Messenger aims to quickly deliver messages between users and servers. Web sockets are used to ensure it. Web socket is a protocol providing duplex communication over a TCP connection. Keeping a web socket connection is cost cheaper than an HTTP connection. The client and server subscribe to each other and wait for new messages. That’s why all arrows on the scheme are bi-directional.
Different users might be connected to different web servers so we need to have Web Socket Manager. This service is responsible for providing information about connections and routing messages to a proper web server.
If the recipient is offline the message should be stored. The database should be optimized for frequent write and delete operations. Delete operation performed after the client is online and all messages are delivered to him. NoSQL database will be a choice for this case, e.g. some messengers use HBase and Cassandra to solve the task.
Background data fetching and strong consistency
The web socket protocol allows messenger apps to keep connections alive for a long time and load messages even if a user is not active right now. Mobile apps often stay in the background and are able to load new messages if your device is connected to the network. You could notice that you usually see messages immediately after you unblocked the phone and opened the app. Let's look at the desktop client that was closed for a long time and there are no background processes.

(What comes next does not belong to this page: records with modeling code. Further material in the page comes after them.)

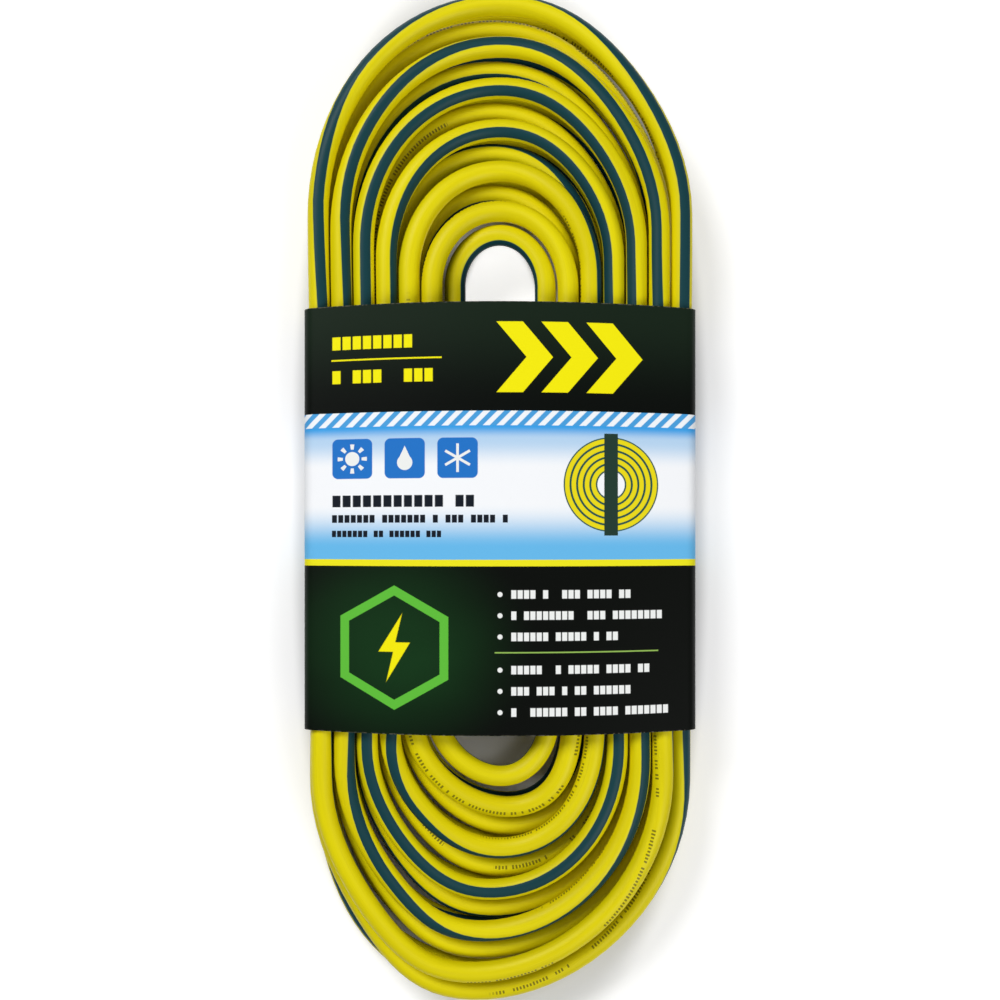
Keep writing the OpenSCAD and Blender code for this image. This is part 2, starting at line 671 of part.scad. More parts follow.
module connector_overmould() color(CLEAR_GREEN) place_connector() difference() {
    union() {
        body_form(connector_len);
        relief_form(connector_len);
    }
    insert_core(MOULD_FIT);
    crimps(connector_crimps_y, MOULD_FIT);
    for (p = [at_line, at_neutral]) translate(p) contact_tail(insert_len, connector_crimps_y);
    translate(at_ground) rod(CONTACT_TAIL_R + MOULD_FIT, insert_len, connector_crimps_y);
    cores([0, 1, 2], connector_crimps_y, connector_jacket_y, MOULD_FIT);
    rod(cord_r + MOULD_FIT, connector_jacket_y - MOULD_FIT, connector_len + relief_len + THROUGH);
    lamp(MOULD_FIT);
    resistor(MOULD_FIT);
    leads(MOULD_FIT);
}
module connector_line_contact()
    color(BRASS) place_connector() translate(at_line) blade_contact(line_slot_w);
module connector_neutral_contact()
    color(TIN) place_connector() translate(at_neutral) blade_contact(neutral_slot_w);
module connector_ground_contact() color(BRASS) place_connector() translate(at_ground) ground_contact();
module connector_crimps() color(TIN) place_connector() crimps(connector_crimps_y);
module connector_line_wire()
    color("black") place_connector() cores([0], connector_crimps_y, connector_jacket_y);
module connector_neutral_wire()
    color("white") place_connector() cores([1], connector_crimps_y, connector_jacket_y);
module connector_ground_wire()
    color("green") place_connector() cores([2], connector_crimps_y, connector_jacket_y);
module connector_jacket_end()
    color(YELLOW) place_connector() rod(cord_r, connector_jacket_y, connector_len + relief_len);
module indicator_lamp() color([1, 0.55, 0.2, 0.8]) place_connector() lamp();
module lamp_resistor() color([0.8, 0.7, 0.5]) place_connector() resistor();
module lamp_leads() color(TIN) place_connector() leads();

cord_hank();
sleeve_wrap();
sleeve_glue_flap();
plug_overmould();
plug_bridge();
plug_line_blade();
plug_neutral_blade();
plug_ground_pin();
plug_crimps();
plug_line_wire();
plug_neutral_wire();
plug_ground_wire();
plug_jacket_end();
connector_overmould();
connector_core();
connector_line_contact();
connector_neutral_contact();
connector_ground_contact();
connector_crimps();
connector_line_wire();
connector_neutral_wire();
connector_ground_wire();
connector_jacket_end();
indicator_lamp();
lamp_resistor();
lamp_leads();
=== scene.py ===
"""Looks of an outdoor extension cord in its card sleeve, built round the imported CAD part.
Lengths are written in millimetres and turned into metres where objects are made. The camera, the lamps
and the heights of bumps are in metres."""
import math

import bpy
import numpy as np
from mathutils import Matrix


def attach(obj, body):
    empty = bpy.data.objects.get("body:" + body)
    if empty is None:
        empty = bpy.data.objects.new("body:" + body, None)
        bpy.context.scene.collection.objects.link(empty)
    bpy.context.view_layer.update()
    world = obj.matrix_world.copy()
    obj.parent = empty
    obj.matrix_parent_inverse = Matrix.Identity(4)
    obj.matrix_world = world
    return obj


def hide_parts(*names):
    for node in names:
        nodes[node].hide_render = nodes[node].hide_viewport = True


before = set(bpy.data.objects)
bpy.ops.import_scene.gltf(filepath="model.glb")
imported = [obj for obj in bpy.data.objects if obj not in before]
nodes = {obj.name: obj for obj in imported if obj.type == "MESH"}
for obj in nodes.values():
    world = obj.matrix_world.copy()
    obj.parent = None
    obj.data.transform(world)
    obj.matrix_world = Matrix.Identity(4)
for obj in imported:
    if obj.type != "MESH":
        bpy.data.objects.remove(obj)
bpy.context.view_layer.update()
scene = bpy.context.scene
MM = 0.001

# ---- camera: straight above, as in the photograph ------------------------------
camera_data = bpy.data.cameras.new("camera")
camera_data.sensor_width = 36.0
camera_data.lens = 62.85
camera_data.shift_y = 0.077
camera_data.clip_start = 0.05
camera_data.clip_end = 50.0
camera = bpy.data.objects.new("camera", camera_data)
camera.location = (0.0, -0.030, 0.700)
camera.rotation_euler = (0.0, 0.0, 0.0)
scene.collection.objects.link(camera)
scene.camera = camera

# ---- sizes and counts shared with the CAD source, lengths in mm -------------------
CORD_D = 8.1
TURN_GAP = 0.62
LAYER_GAP = 0.56
LAYER_TURNS = 5
EXTRA_TURNS = 1.5
FOLD_REACH = 114.5
FOLD_STEP = 16
INNER_FOLD_STEP = 8.8
FOLD_DEPTH = 33
FOLD_DEPTH_STEP = 10.4
WAIST_IN = 1.2
NEST_DEPTH = 2.4
LEAN_INNER = 7
LEAN_STEP = 3.4
LOWER_LEFT_IN = 6
UPPER_RIGHT_IN = 4
LAST_DROP = 9
CARD_T = 0.6
FLAP_T = 0.4
FLAP_W = 30
SLEEVE_LEN = 164
SLEEVE_END_BOW = 1.9
SLEEVE_Y = -8
SLEEVE_CROWN = 6
SLEEVE_SIDE_GAP = 0.5
SLEEVE_GAP = 0.3
BODY_W = 24.3
BODY_H = 25.2
BODY_GAP = 0.6
FACE_Y = -68
PLUG_LEN = 36
CONNECTOR_LEN = 43
RELIEF_LEN = 24

# fixed counts and shares of the cord's route, and the pull of its two leads
LAYERS = 4
RUN_PART = 1 / 12
FOLD_PART = 1 / 2 - 2 * RUN_PART
CLIMB_PART = 1 / 4
FIRST_RANK_IN = -0.25
INNER_DEPTH_SHARE = 1.14
INNER_LEAN_STEP = 6
SINK_POWER = 4
SINK_FADE = 1.5
LEAD_PULL = 34

# worked out from them, as the CAD source does
CORD_R = CORD_D / 2
PITCH = CORD_D + TURN_GAP
LAYER_STEP = CORD_D + LAYER_GAP
TOTAL_TURNS = LAYERS * LAYER_TURNS + EXTRA_TURNS
HANK_FLOOR = CARD_T + FLAP_T + SLEEVE_GAP
EYE_W = 2 * BODY_W + 3 * BODY_GAP
INNER_HALF = (EYE_W + CORD_D) / 2 + WAIST_IN
SIDE_SHIFT = (1 / 2 - RUN_PART) * PITCH
HANK_HALF_W = INNER_HALF + (LAYER_TURNS - 1 / 2) * PITCH + CORD_R
PLUG_X = -SIDE_SHIFT - (BODY_GAP + BODY_W) / 2
CONNECTOR_X = -SIDE_SHIFT + (BODY_GAP + BODY_W) / 2
BODY_Z = HANK_FLOOR + BODY_H / 2
PLUG_END_Y = FACE_Y + PLUG_LEN + RELIEF_LEN
CONNECTOR_END_Y = FACE_Y + CONNECTOR_LEN + RELIEF_LEN
SLEEVE_HALF_W = HANK_HALF_W + SLEEVE_SIDE_GAP + CARD_T
SLEEVE_TOP = HANK_FLOOR + (LAYERS - 1) * LAYER_STEP + CORD_D + SLEEVE_GAP + CARD_T
SLEEVE_BEND_R = CORD_R + SLEEVE_GAP + CARD_T


# ---- the cord's route, by the CAD source's formula --------------------------------
# u counts the turns from the start of the lowest layer; a whole u is the middle of a right-hand run
def smooth(t):
    """0 below 0, 1 above 1, smooth between."""
    c = min(1.0, max(0.0, t))
    return c * c * (3 - 2 * c)


def mix(a, b, t):
    return a * (1 - t) + b * t


def rank(u):
    """Turns from the innermost full turn outward; below 0 where the last turns wind on inward."""
    k = math.floor(u / LAYER_TURNS)
    back = u - k * LAYER_TURNS
    if k >= LAYERS:
        return LAYERS * LAYER_TURNS - u
    return back if k % 2 == 0 else LAYER_TURNS - back


def layer(u):
    """The layer at u, 0 the lowest; a share of the next one while the cord climbs."""
    return sum(smooth((u - k * LAYER_TURNS) / CLIMB_PART + 1 / 2) for k in range(1, LAYERS))


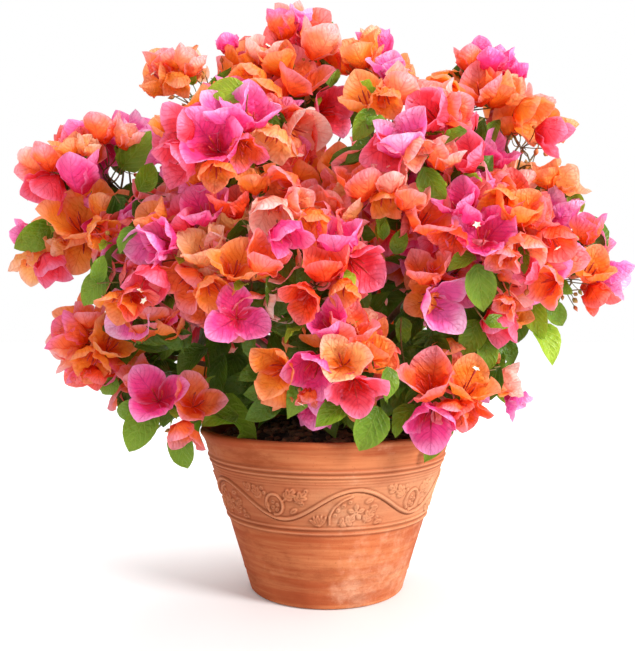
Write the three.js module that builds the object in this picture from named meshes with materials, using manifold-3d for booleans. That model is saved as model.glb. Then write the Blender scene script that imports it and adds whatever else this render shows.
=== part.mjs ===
// A bougainvillea bush in its round terracotta pot.
// Millimetres, +Z up. The origin is the centre of the pot's flat underside, and
// +X runs to the right of somebody who looks at the bush along +Y.
//
// The pieces: the pot, the soil that fills it, the short flared trunk, a bough to
// each mass of foliage, and the masses. A mass is one closed solid: twigs on a
// stem, a cup of three bracts at the end of each twig, and leaves along the twigs.

import * as THREE from 'three';
import { mergeVertices } from 'three/addons/utils/BufferGeometryUtils.js';
import Module from 'manifold-3d';

const wasm = await Module();
wasm.setup();

// ---- driving dimensions -----------------------------------------------------

const CLEAR = 0.3;              // air between pieces that touch on the real plant
const FINEST_EDGE = 0.03;       // shorter edges are closed up where pieces are fused

const POT_HEIGHT = 158;
const POT_FOOT_R = 75.7;        // at the top of the rounded bottom edge
const POT_RIM_R = 125.3;
const POT_WALL = 9;
const POT_FLOOR = 13;
const POT_SIDES = 42;
const LOWER_BAND_Z = 73.5;      // raised double line under the frieze
const UPPER_BAND_Z = 129;       // raised double line over the frieze

const SOIL_EDGE_Z = 146;
const SOIL_TOP_Z = 164;         // the root ball stands a little proud of the edge
const TRUNK_SEAT_R = 30;        // level patch the trunk stands on

const TRUNK_HEIGHT = 50;
const TRUNK_R = 15.5;
const TRUNK_FLARE_R = 24;
const TRUNK_LEAN = new THREE.Vector2(0.06, -0.05);   // mm sideways for each mm up
const TRUNK_SIDES = 12;

const BOUGH_BASE_R = 3.2;
const BOUGH_TIP_R = 2.0;
const BOUGH_SIDES = 5;
const BOUGH_STEPS = 5;
const BOUGH_ARCH = 0.07;        // rise of the middle of a bough, as a share of its length
const BOUGH_SPACING = 8.2;      // between the middle lines of two boughs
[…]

In this recording, the application opens a web socket connection only after its launch. When the connection is established new messages are received from the server. It is loaded not in one batch but one by one. It follows us to another important requirement of messenger system design. It is consistency. The sequence of messages is critical. It would be strange if a recipient gets messages in order different from the original, also messages can’t be lost. The consistency of this application is to provide messages in a strict order. There is a CAP theorem saying that any distributed data store can provide only two of the following three characteristics: Consistency, Availability, and Partition Tolerance. The applications must provide Partition tolerance, hence they have to choose between Consistency and Availability. Messenger services choose Consistency over Availability. That’s why we see the picture in the figure above when the user has to wait a few seconds for chats to be loaded.
Downloaded files caching
We discussed a few aspects of chatting, however, messengers also allow users to share media files. The last bit is about optimizing network bandwidth. Files are obviously larger than messages and it would be a nice idea to minimize the times when a user has to upload and download them. When the user uploads a file the server stores it and calculates a checksum that is unique for any particular file. If a user uploads a file that is already stored on the server, the application will look at the checksum and prevent duplication. From the user's perspective, we can try to repeat the following steps:
- Upload the file. I use Telegram Saved messages to check it.
- Remove it and clear the device cache.
- Upload the file again.
There will be a noticeable difference between the first and second upload attempts, the second one is almost immediate.
Note: the speed of checking for duplication could depend on the user’s geolocation. Distributed systems have a lot of servers around the world so the time of response (when we talk about distributed system design we usually use the term latency) can be actually higher. If a user uploads the duplicate from a location that is different from the origin it might take more time because the closest server doesn’t have information about it.
Another thing to mention is Content Delivery Network (CDN). CDNs are used to store static content such as images and videos. They are based on the network infrastructure and allow to put the files closer to users geographically. Hence, the content is delivered faster and latency is lower.
Conclusion
We talked about a few features of messenger applications that you see daily when you are chatting with your friends, and now you can have a better understanding of system blocks and design decisions that provide us with such user experience.
Thank you for taking the time to read this article. I would love to see your feedback and favorite app features which internals you would like to know in the comments!
Top comments (3)
Hi
Very good topic
I recently made a message sender by google sheet and app inventor by using http request and as you told it has massive data delivery for new messages fetch algorithm to be refreshing quickly and forced me get high traffic from google server.
I am searching new strategy
Great, gave me basic concept of a messanger apps, thanks. Can we say there different server to serve different location?
Yes, definitely. Different server locations allow for solving 2 problems of the distributed system. First, decrease the latency of user requests by physically placing servers closer to users. Second, increase the availability of the system so that even if some region is not available due to network or data center issues the requests still can be served by another server location. For this, data is replicated across different locations.